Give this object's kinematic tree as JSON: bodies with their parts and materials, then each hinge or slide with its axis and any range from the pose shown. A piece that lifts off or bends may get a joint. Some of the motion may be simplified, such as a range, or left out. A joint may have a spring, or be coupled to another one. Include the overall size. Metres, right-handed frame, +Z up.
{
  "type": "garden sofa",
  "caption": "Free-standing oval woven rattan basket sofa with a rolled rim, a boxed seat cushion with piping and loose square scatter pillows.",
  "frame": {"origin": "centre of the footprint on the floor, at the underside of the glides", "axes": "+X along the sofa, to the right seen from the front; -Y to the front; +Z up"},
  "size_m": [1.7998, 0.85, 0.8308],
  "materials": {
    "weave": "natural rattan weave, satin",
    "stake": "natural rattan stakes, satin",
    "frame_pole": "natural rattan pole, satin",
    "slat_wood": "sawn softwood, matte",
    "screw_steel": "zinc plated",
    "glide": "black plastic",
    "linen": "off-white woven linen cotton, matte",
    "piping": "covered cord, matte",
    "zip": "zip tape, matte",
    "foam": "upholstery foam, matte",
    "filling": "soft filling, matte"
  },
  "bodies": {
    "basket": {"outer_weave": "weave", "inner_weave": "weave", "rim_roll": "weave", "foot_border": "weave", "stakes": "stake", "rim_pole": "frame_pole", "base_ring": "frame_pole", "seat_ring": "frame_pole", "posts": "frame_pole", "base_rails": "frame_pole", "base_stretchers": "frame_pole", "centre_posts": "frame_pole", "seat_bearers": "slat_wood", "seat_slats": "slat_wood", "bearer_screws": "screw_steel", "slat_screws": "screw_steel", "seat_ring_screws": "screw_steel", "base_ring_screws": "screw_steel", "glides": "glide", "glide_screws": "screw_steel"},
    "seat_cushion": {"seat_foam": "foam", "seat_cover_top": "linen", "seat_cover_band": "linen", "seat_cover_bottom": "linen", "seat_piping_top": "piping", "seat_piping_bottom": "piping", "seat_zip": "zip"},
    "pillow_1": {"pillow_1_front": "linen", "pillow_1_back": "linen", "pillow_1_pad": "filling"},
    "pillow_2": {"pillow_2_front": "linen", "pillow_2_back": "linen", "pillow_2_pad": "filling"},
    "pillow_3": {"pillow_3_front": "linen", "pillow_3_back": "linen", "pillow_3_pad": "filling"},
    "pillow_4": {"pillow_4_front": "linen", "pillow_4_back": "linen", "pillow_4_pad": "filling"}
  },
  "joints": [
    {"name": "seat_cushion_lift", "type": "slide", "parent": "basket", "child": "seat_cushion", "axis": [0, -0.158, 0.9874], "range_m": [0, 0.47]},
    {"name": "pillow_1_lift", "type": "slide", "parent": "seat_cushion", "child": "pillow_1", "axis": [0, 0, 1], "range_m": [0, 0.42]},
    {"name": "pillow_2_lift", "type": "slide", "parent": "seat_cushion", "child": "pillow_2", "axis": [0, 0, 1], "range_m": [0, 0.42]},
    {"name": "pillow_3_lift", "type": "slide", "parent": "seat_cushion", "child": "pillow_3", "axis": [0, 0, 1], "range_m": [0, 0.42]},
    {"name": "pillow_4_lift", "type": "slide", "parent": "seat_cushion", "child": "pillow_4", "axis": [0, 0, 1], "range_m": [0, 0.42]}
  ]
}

------------------------------

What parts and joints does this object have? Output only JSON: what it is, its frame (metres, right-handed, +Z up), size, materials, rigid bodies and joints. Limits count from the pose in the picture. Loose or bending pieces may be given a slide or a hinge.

------------------------------

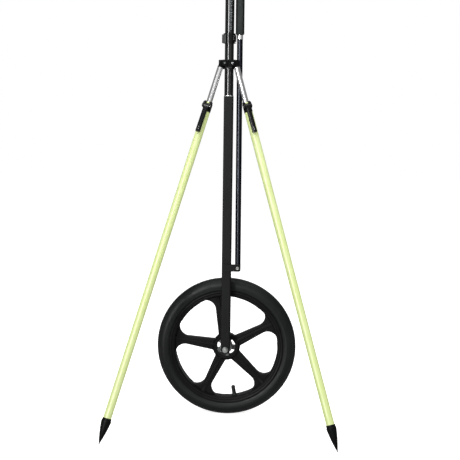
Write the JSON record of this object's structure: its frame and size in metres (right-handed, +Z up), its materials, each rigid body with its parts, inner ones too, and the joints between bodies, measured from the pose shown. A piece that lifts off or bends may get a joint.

------------------------------

■ **WHAT YOU WILL DO**:
Pick every line with "lifts" in it and copy it.

■ **EXERCISE OUTPUT**:
Give this object's kinematic tree as JSON: bodies with their parts and materials, then each hinge or slide with its axis and any range from the pose shown. A piece that lifts off or bends may get a joint. Some of the motion may be simplified, such as a range, or left out. A joint may have a spring, or be coupled to another one. Include the overall size. Metres, right-handed frame, +Z up.
Write the JSON record of this object's structure: its frame and size in metres (right-handed, +Z up), its materials, each rigid body with its parts, inner ones too, and the joints between bodies, measured from the pose shown. A piece that lifts off or bends may get a joint.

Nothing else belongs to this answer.